* **Required work**
Please quote exactly the opening lines of the data, from the first line to the one where "corner_radii = (1.2, 2.0, 1.4, 1.4)" appears.
════════════════════
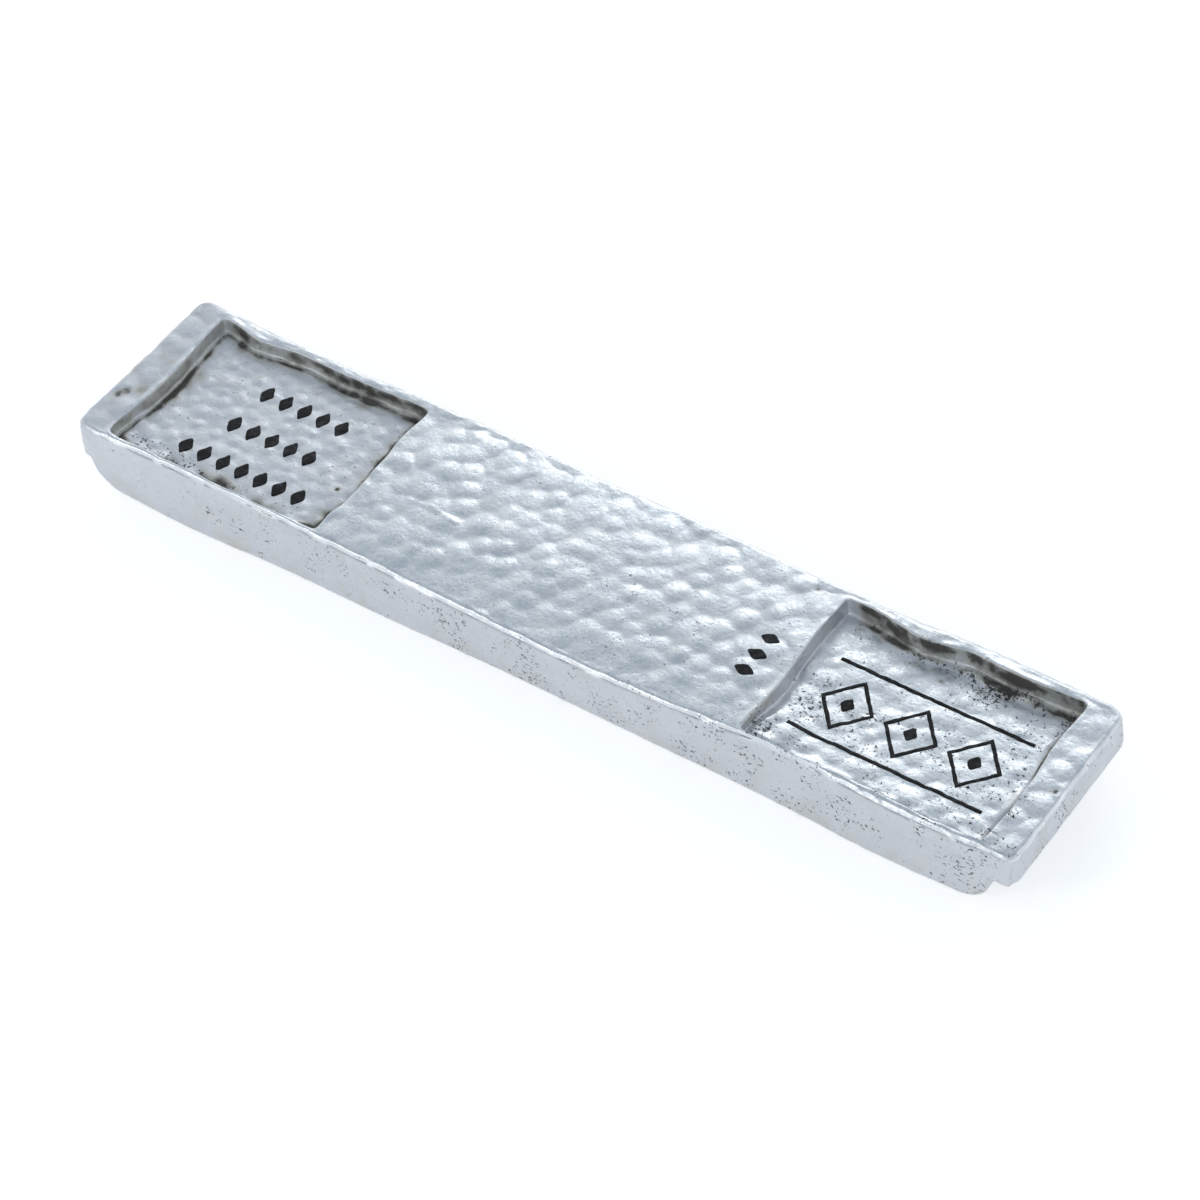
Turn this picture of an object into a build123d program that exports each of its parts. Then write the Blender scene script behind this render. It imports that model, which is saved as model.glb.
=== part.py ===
from build123d import *
from math import radians, tan
import os

# Cast tin ingot: a bar with an overhanging lip at each end and two shallow pockets in its top.
# It lies along X on its flat base, the origin is at the middle of the base, and +Z is up.
# All sizes are in millimetres.

# Overall sizes
length = 100.4
width = 19.6
height = 7.5
crown_sag = 0.15

# Lips at the ends: how far each reaches out, how thick it is at the end, and its rounds,
# which take no more than these shares of its reach
left_lip_reach = 1.6
left_lip_thickness = 4.1
left_lip_corner = 0.95
left_notch_radius = 0.5
right_lip_reach = 2.6
right_lip_thickness = 3.8
right_lip_corner = 0.9
right_notch_radius = 0.25
lip_draft = 4.0
lip_corner_share = 0.6
notch_share = 0.35

# Base block: the draft of its ends and the round where they meet the underside
left_end_draft = 14.0
right_end_draft = 6.0
base_round = 2.9
base_round_share = 0.9

# Plan corners, going round from near right by far right and far left to near left
corner_radii = (1.2, 2.0, 1.4, 1.4)

# Pockets: length, floor depth, and what is left between each pocket and the sides and ends
left_pocket_length = 23.8
left_pocket_depth = 1.5
left_end_land = 3.8
right_pocket_length = 24.0
right_pocket_depth = 1.8
right_end_land = 3.7
near_rim = 0.8
far_rim = 1.3
pocket_draft = 6.0
pocket_corner = 0.5
pocket_floor_fillet = 0.45
pocket_headroom = 1.0

# Worn edges
top_edge_fillet = 0.35
base_edge_fillet = 0.6

# Waves: how far evenly spaced points of each wandering edge stand out from its straight line.
# Each runs anticlockwise seen from above: near sides left to right, far sides right to left.
near_wave = (-0.1, -0.1, 0.0, 0.3, 0.4, 0.05, -0.4, 0.2)
far_wave = (0.15, -0.25, 0.05, 0.2, 0.05, 0.3, -0.1, -0.3)
near_foot_wave = (0.35, 0.0, 0.0, -0.2, -0.2, -0.15, -0.05, 0.3)
far_foot_wave = (0.25, -0.1, -0.1, -0.2, -0.2, 0.0, 0.0, 0.2)
left_pocket_waves = (
    (0.05, 0.1, 0.2),
    (0.25, 0.2, -0.1),
    (-0.2, -0.3, -0.3, -0.35, -0.7),
    (-0.2, -0.45, -0.3),
)
right_pocket_waves = (
    (0.1, -0.15, 0.15),
    (0.15, 0.0, -0.2),
    (-0.15, -0.2, -0.15, -0.8, -0.25),
    (0.1, -0.2, -0.3),
)

# Places that follow from the sizes
left_end = -length / 2
right_end = length / 2
near_side = -width / 2
far_side = width / 2


def wandering_side(start, end, wave):
    """A side from start to end that leaves and arrives straight and wanders by the wave between."""
    start = Vector(*start)
    run = Vector(*end) - start
    outward = run.normalized().rotate(Axis.Z, -90)
    steps = len(wave) + 1
    between = [start + run * ((i + 1) / steps) + outward * push for i, push in enumerate(wave)]
    Spline(start, *between, start + run, tangents=(run, run))


def wandering_rectangle(x_low, x_high, y_low, y_high, waves, radii):
    """Rectangle with rounded corners: near, right, far and left sides, corners from near right."""
    near, right, far, left = waves
    near_right, far_right, far_left, near_left = radii
    with BuildSketch() as rectangle:
        with BuildLine():
            wandering_side((x_low + near_left, y_low), (x_high - near_right, y_low), near)
            RadiusArc((x_high - near_right, y_low), (x_high, y_low + near_right), -near_right)
            wandering_side((x_high, y_low + near_right), (x_high, y_high - far_right), right)
            RadiusArc((x_high, y_high - far_right), (x_high - far_right, y_high), -far_right)
            wandering_side((x_high - far_right, y_high), (x_low + far_left, y_high), far)
            RadiusArc((x_low + far_left, y_high), (x_low, y_high - far_left), -far_left)
            wandering_side((x_low, y_high - far_left), (x_low, y_low + near_left), left)
            RadiusArc((x_low, y_low + near_left), (x_low + near_left, y_low), -near_left)
        make_face()
    return rectangle.sketch


def bar_outline(near, far):
    """Plan outline of the bar: straight ends, and long sides that wander by the given waves."""
    waves = (near, (), far, ())
    return wandering_rectangle(left_end, right_end, near_side, far_side, waves, corner_radii)


def side_profile():
    """Side view of the bar: flat base, drafted base ends, notches under the lips, dished top."""
    left_step = height - left_lip_thickness
    right_step = height - right_lip_thickness
    left_foot = left_end + left_lip_reach + left_step * tan(radians(left_end_draft))
    right_foot = right_end - right_lip_reach - right_step * tan(radians(right_end_draft))
    left_top = (left_end + left_lip_thickness * tan(radians(lip_draft)), height)
    right_top = (right_end - right_lip_thickness * tan(radians(lip_draft)), height)
    with BuildSketch() as profile:
        with BuildLine():
            FilletPolyline(
                left_top,
                (left_end, left_step),
                (left_end + left_lip_reach, left_step),
                (left_foot, 0),
                (right_foot, 0),
                (right_end - right_lip_reach, right_step),
                (right_end, right_step),
                right_top,
                radius=(
                    min(left_lip_corner, left_lip_reach * lip_corner_share),
                    min(left_notch_radius, left_lip_reach * notch_share),
                    min(base_round, left_step * base_round_share),
                    min(base_round, right_step * base_round_share),
                    min(right_notch_radius, right_lip_reach * notch_share),
                    min(right_lip_corner, right_lip_reach * lip_corner_share),
                ),
            )
            ThreePointArc(right_top, (0, height - crown_sag), left_top)
        make_face()
    return profile.sketch


def pocket(x_low, x_high, depth, waves):
    """The space of one pocket: drafted walls up from its floor, past the top of the bar."""
    with BuildPart() as space:
        for level in (height - depth, height + pocket_headroom):
            spread = (level - height) * tan(radians(pocket_draft))
            with BuildSketch(Plane.XY.offset(level)):
                add(
                    wandering_rectangle(
                        x_low - spread,
                        x_high + spread,
                        near_side + near_rim - spread,
                        far_side - far_rim + spread,
                        waves,
                        (pocket_corner,) * 4,
                    )
                )
        loft()
    return space.part


left_pocket = pocket(
    left_end + left_end_land,
    left_end + left_end_land + left_pocket_length,
    left_pocket_depth,
    left_pocket_waves,
)
right_pocket = pocket(
    right_end - right_end_land - right_pocket_length,
    right_end - right_end_land,
    right_pocket_depth,
    right_pocket_waves,
)

with BuildPart() as ingot:
    # Wavy block, with its foot rounded all round
    with BuildSketch(Plane.XY):
        add(bar_outline(near_foot_wave, far_foot_wave))
    with BuildSketch(Plane.XY.offset(height)):
        add(bar_outline(near_wave, far_wave))
    loft()
    foot = ingot.faces().sort_by(Axis.Z)[0]
    fillet(foot.edges(), radius=base_edge_fillet)

    # Lips, base ends and dished top
    with BuildSketch(Plane.XZ):
        add(side_profile())
    extrude(amount=width, both=True, mode=Mode.INTERSECT)
    crown = ingot.faces().sort_by(Axis.Z)[-1]
    fillet(crown.edges(), radius=top_edge_fillet)

    # Pockets, rounded where floor meets wall
    add(left_pocket, mode=Mode.SUBTRACT)
    add(right_pocket, mode=Mode.SUBTRACT)
    lowest_floor = height - max(left_pocket_depth, right_pocket_depth)
    floors = ingot.faces().filter_by(Plane.XY).filter_by_position(Axis.Z, lowest_floor, height)
    fillet([edge for floor in floors for edge in floor.edges()], radius=pocket_floor_fillet)

ingot.part.label = "ingot"
os.makedirs("parts", exist_ok=True)
export_step(ingot.part, "parts/ingot.step")
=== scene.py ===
from math import ceil, cos, pi, radians, sin, tan

import bpy
import numpy as np
from mathutils import Matrix, Vector
from mathutils.bvhtree import BVHTree


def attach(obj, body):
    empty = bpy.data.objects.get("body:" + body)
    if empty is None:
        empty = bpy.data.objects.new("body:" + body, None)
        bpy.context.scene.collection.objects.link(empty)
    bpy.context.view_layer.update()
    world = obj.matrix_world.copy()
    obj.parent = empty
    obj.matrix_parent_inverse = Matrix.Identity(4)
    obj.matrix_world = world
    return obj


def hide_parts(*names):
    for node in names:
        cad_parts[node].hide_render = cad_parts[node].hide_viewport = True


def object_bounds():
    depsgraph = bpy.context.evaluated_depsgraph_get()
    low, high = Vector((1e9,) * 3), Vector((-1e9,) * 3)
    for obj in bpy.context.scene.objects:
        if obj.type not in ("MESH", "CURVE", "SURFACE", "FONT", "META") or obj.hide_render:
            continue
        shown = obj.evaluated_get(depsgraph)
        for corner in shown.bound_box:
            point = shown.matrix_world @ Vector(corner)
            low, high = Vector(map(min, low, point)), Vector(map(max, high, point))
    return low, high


# Cast tin ingot: its hammered, pitted and stained surface, modelled at the size of the frame.
# Shapes are worked out in millimetres and made into meshes in metres.

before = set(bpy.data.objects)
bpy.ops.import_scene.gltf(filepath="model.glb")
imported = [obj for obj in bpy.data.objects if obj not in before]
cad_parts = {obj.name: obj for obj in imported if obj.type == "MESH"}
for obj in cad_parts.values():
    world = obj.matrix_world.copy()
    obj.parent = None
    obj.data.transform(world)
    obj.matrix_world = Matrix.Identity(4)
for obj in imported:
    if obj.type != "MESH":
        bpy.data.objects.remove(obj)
cad_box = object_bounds()
millimetre = 0.001
floor_level = min(corner[2] for corner in cad_box)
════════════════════
* **Response to this task**
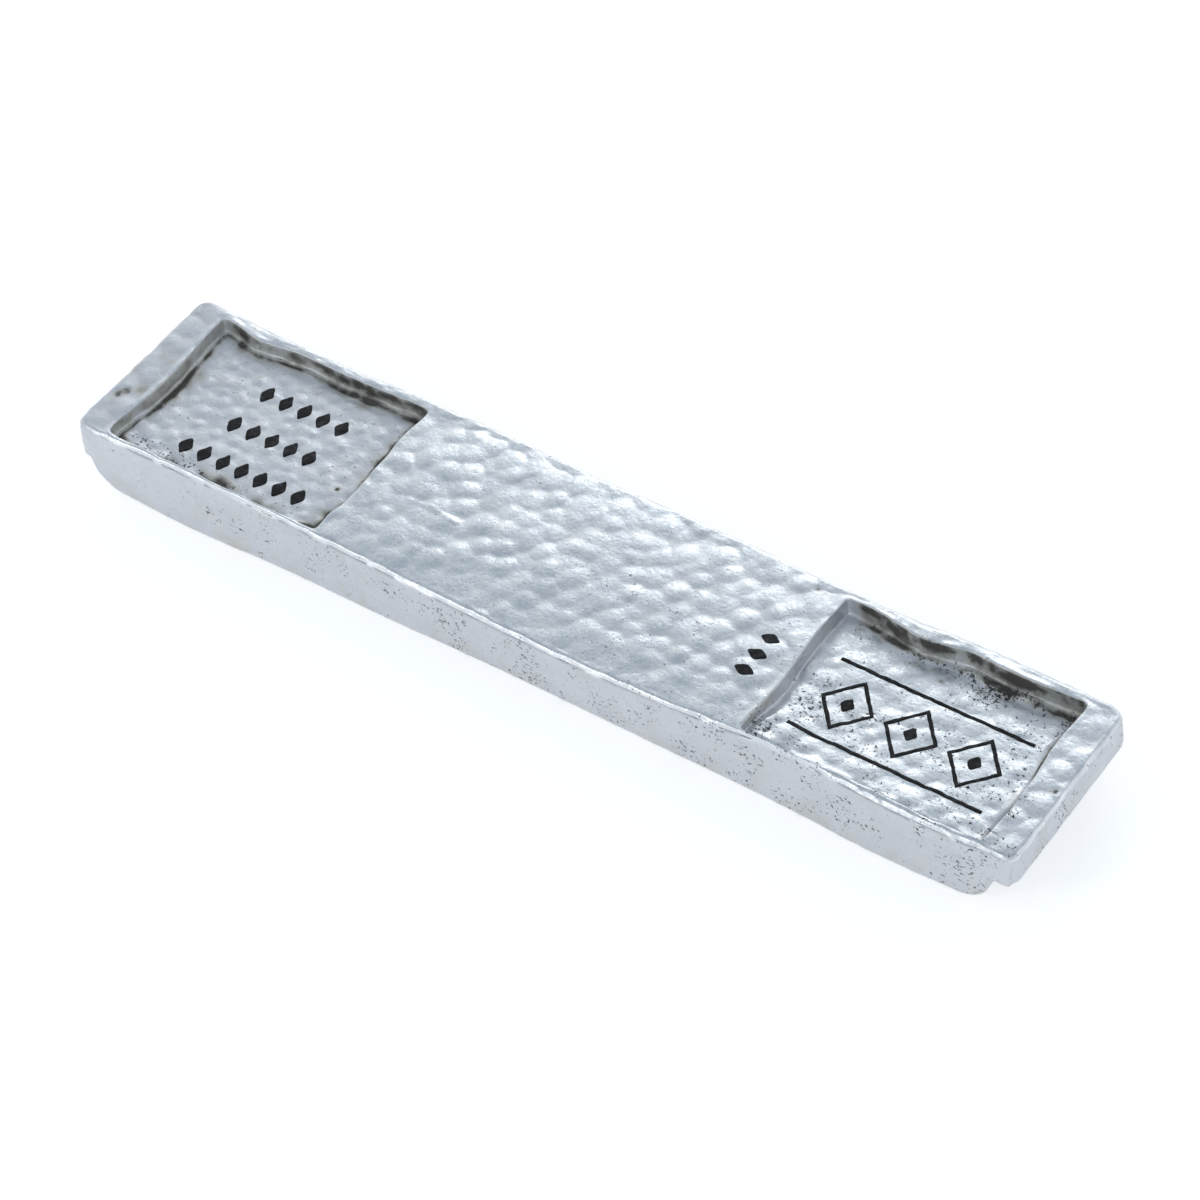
Turn this picture of an object into a build123d program that exports each of its parts. Then write the Blender scene script behind this render. It imports that model, which is saved as model.glb.
=== part.py ===
from build123d import *
from math import radians, tan
import os

# Cast tin ingot: a bar with an overhanging lip at each end and two shallow pockets in its top.
# It lies along X on its flat base, the origin is at the middle of the base, and +Z is up.
# All sizes are in millimetres.

# Overall sizes
length = 100.4
width = 19.6
height = 7.5
crown_sag = 0.15

# Lips at the ends: how far each reaches out, how thick it is at the end, and its rounds,
# which take no more than these shares of its reach
left_lip_reach = 1.6
left_lip_thickness = 4.1
left_lip_corner = 0.95
left_notch_radius = 0.5
right_lip_reach = 2.6
right_lip_thickness = 3.8
right_lip_corner = 0.9
right_notch_radius = 0.25
lip_draft = 4.0
lip_corner_share = 0.6
notch_share = 0.35

# Base block: the draft of its ends and the round where they meet the underside
left_end_draft = 14.0
right_end_draft = 6.0
base_round = 2.9
base_round_share = 0.9

# Plan corners, going round from near right by far right and far left to near left
corner_radii = (1.2, 2.0, 1.4, 1.4)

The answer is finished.